There's no telling how much it helps a playwright to know that a professional and resourceful theater will stick with him (or her) through thick and thin. Keith Reddin and the South Coast Repertory have thrown in together with "Life and Limb" and "Rum and Coke," plays that have gone on to enjoy runs elsewhere. Reddin is back Tuesday with yet another new work, "The Highest Standard of Living."

SCR has adopted a policy of not discussing originals in any detail before their unveiling, in an effort to head off any critical preconceptions. "Highest Standard" is about an American man who studies Russian, goes to Russia, then returns to find some parallels with life at home, and that's all anybody's saying about that--for now.

"Keith's plays are very imaginative, kinetic works with an off-center slant," said David Emmes, who directs. "This one deals with government and personal paranoia. Its satiric invention and its concerns are very close to our concerns. Keith's background as an actor leads him to understand the theatrical situation, and how to make the dramatic moment work.

"There are 20 characters in this play, which is large for a new work, or for a new work by Keith, anyway. But I think that's one of the advantages of knowing he has a place like this to work in. Unlike so many writers who have to worry about being produced, he isn't restricted to a two-actor, one-set play. Some things have gotten easier over the years at SCR because we've built a staff.

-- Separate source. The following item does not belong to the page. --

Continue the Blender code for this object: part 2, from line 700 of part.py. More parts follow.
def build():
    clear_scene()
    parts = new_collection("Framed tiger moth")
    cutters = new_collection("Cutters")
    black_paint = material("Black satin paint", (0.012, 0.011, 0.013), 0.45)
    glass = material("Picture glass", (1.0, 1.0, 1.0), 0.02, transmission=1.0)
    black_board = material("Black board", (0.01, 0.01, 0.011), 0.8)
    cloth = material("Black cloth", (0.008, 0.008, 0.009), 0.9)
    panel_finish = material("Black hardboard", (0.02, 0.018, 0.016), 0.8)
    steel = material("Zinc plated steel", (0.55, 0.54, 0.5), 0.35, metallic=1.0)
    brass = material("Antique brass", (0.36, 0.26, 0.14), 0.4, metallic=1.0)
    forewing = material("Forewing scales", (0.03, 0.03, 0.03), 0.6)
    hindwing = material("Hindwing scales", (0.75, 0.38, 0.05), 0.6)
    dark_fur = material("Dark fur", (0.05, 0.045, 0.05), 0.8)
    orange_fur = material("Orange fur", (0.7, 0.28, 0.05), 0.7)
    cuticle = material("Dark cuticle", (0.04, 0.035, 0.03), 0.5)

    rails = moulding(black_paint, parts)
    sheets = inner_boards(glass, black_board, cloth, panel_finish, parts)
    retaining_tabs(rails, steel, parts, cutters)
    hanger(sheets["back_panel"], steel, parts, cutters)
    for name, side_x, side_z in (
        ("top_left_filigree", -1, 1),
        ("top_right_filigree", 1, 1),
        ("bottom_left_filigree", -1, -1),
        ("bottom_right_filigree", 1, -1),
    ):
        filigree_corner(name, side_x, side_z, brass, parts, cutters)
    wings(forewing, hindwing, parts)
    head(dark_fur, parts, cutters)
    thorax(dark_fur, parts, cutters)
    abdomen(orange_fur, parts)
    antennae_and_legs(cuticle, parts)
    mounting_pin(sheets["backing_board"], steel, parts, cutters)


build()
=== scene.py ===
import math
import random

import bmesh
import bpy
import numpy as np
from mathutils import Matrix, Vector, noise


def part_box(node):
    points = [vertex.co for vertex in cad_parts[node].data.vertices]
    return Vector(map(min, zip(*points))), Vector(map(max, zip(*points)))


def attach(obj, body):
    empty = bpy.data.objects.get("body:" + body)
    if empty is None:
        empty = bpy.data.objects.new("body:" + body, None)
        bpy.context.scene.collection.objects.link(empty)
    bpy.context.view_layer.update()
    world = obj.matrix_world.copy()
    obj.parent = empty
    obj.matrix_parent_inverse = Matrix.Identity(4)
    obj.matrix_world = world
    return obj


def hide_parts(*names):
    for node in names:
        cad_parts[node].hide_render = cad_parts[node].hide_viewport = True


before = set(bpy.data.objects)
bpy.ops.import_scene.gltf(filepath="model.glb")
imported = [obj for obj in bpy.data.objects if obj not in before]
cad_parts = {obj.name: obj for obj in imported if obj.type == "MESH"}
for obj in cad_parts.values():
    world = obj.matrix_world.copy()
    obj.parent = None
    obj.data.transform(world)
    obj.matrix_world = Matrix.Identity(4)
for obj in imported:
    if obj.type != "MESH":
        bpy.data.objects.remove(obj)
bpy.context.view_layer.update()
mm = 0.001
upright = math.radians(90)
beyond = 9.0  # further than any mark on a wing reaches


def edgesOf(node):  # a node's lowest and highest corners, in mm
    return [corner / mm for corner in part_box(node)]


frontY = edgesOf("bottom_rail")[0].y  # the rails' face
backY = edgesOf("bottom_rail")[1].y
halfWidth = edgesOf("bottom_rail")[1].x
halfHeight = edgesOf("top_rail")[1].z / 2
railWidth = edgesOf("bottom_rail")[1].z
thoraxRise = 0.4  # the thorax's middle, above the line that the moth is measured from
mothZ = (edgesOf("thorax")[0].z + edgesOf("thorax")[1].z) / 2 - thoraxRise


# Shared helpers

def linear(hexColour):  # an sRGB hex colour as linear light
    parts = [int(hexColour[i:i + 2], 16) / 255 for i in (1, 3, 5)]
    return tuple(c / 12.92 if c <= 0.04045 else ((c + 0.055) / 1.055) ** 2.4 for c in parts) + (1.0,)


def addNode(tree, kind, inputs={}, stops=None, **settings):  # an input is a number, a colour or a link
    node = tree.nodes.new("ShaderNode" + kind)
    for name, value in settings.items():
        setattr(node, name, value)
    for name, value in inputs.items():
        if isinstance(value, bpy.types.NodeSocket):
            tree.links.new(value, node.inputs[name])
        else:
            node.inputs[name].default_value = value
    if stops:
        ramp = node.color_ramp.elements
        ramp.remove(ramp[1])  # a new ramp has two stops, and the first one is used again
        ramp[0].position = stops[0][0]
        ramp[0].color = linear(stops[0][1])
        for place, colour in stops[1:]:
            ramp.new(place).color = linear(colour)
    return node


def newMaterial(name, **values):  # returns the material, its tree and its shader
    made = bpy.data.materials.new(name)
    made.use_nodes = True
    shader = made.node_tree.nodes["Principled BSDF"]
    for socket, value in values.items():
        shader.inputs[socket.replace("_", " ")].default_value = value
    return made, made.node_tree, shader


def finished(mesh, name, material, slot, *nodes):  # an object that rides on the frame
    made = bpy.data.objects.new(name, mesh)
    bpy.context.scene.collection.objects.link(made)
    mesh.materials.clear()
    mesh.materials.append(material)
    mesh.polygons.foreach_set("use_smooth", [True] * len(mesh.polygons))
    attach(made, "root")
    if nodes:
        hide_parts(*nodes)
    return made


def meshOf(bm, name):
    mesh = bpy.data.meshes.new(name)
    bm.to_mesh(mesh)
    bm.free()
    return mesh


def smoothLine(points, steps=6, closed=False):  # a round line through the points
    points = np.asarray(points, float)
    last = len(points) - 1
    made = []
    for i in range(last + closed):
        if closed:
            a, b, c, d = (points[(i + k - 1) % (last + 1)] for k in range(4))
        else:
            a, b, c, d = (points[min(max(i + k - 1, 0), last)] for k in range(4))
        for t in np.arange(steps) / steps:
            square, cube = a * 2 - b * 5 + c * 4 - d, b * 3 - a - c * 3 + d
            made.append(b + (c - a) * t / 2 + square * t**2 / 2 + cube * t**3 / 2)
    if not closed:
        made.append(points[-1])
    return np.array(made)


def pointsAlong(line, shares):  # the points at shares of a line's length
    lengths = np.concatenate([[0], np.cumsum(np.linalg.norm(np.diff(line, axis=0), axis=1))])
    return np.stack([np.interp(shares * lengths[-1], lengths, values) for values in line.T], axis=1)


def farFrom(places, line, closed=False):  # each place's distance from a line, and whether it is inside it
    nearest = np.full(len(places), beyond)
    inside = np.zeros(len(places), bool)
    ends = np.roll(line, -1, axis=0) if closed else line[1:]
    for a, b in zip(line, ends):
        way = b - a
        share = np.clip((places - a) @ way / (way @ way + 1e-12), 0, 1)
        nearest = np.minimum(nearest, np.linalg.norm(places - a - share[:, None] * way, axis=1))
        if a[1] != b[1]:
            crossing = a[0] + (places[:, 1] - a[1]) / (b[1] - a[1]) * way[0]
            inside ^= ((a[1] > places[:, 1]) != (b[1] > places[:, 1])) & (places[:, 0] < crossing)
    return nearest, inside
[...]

The hard part, and the thing that keeps this theater vital, is our commitment to the work."

To this day, nobody--including its creators--quite knows what a Duck's Breath is supposed to represent in the worldly scheme of things (maybe the whole idea is very Zen), but the Duck's Breath Mystery Theatre has for a number of years now not only kept a satirical ear to the ground, but has managed to bring us some richly self-contained characters and ideas, such as "Doctor Science" and the bilious, acid-tongued social critic Ian Shoales, to whom rock 'n' roll is as apt a metaphor for world affairs as anything.

"Doctor Science" (Dan Coffey) has a book out and an upcoming TV special on public television. Shoales (Merle Kessler) has been a regular on National Public Radio's "All Things Considered" and has appeared on "Nightline" when Ted Koppel is looking for more answers than he's already heard (Shoales also has a tape cassette and a book out, the latter of which has sold well enough to earn Kessler a publisher's invitation to do another).

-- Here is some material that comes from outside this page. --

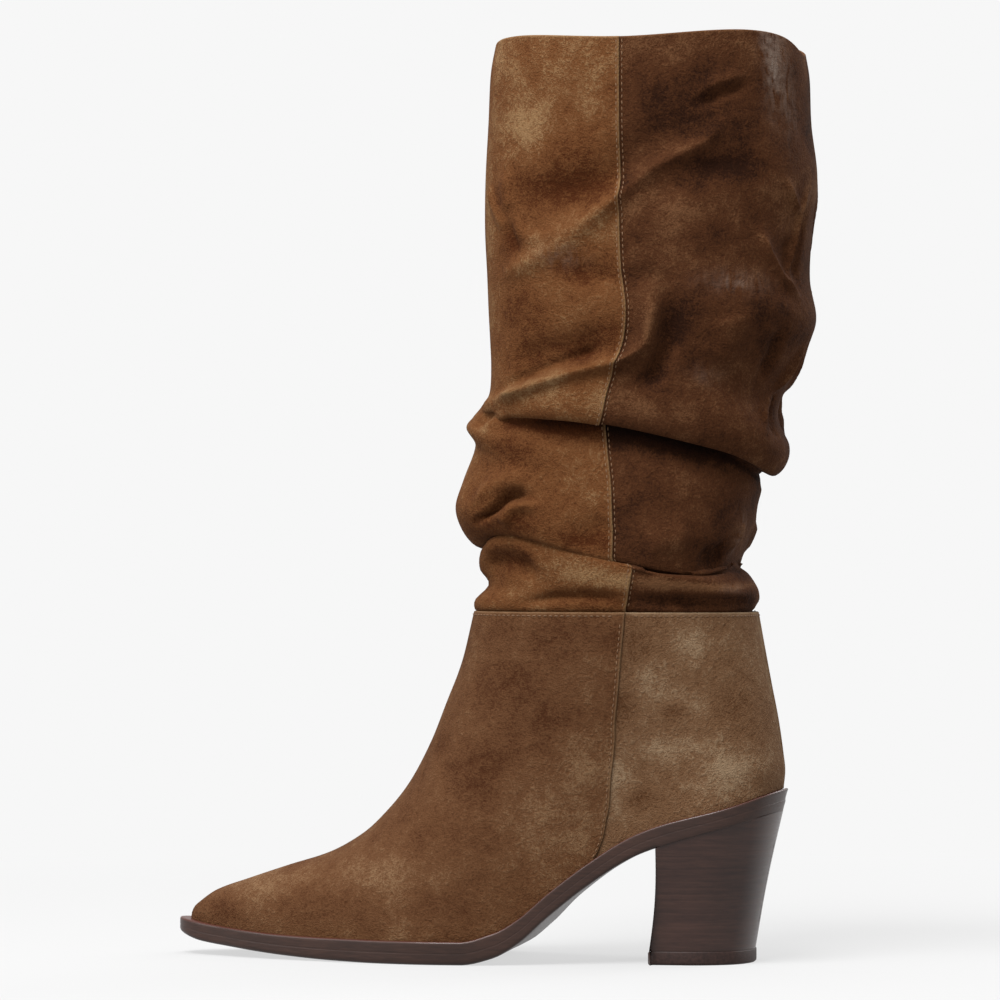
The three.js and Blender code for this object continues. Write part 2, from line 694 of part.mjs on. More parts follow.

Kessler is in town to work on the upcoming Jay Leno special on NBC-TV, and the group is with him to do one of its last live appearances Friday night at At My Place in Santa Monica before it goes on sabbatical in order to make a movie.

"We don't do impressions or follow the headlines too closely," Kessler said. "Instead we try to create self-contained little worlds or situations set up by a host. This time Leon Martel's Rowdy Gaines, a cross between Rupert Murdoch and Gene Autry, will entertain the audience during a hostile corporate takeover. We'll have our live dog act and our theater parody, in addition to Congo Bob, African mercenary-turned-stand-up comic; Deal Blisterproof, a Paul Harvey-type editorial commentator, who pushes his own vitamins; and 'Captain Kangaroo's' Bunny Rabbit, a show-biz bunny who's bitter abut how his career has gone. I guess we're doing 75% new material. The theme we seem to be settling on right now is how everyone is a huckster."

Lest the curse of the Duck's Breath (which is said to be redolent of the smell of minnows) befall the writer of this column, let it be added that Bill Allard rounds out the quartet.